Just before I flew to London, I read Under Another Sky: Journeys Through Roman Britain, in which Charlotte Higgins documents her Grand Tour of Roman monuments in the UK. When I arrived, I enthusiastically followed in her footsteps, searching a car park for remnants of the Roman wall, visiting the amphitheatre’s ruins underneath the Guildhall, and almost falling in the Thames, where the future capital was first laid out.

Higgins book says a lot about the ambiguity behind the concept of ‘Britain’. London was a Roman outpost, and the idea of a discernable ‘British’ identity is much like our concept of ‘Aboriginal Australia’; a blanket term used by a colonising power to describe disparate peoples with their own identities, languages and land.

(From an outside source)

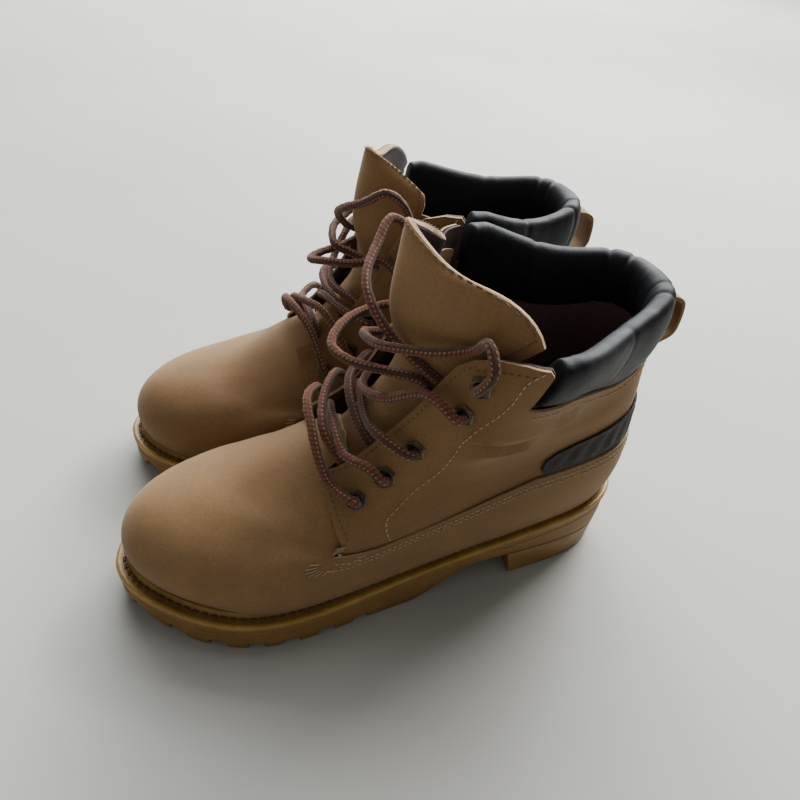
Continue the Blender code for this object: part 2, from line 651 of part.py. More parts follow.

On the British capital, Higgins writes:

The first notable event in the history of Londinium was its destruction. The name of the city first appears on the page in Tacitus’s account of the rebellion of Boudica. There is a line of black in the archaeological layers that is said to be the charred matter from her flaming of the fledgling city.

Boudica, the marauding Queen of Iceni, destroyed London in 60AD as part of a war so vicious the Romans seriously debated leaving the whole island. Oddly enough, there’s a statue of her on Westminster Bridge near Embankment, set up in 1902 as a sort of weird homage to Queen Victoria.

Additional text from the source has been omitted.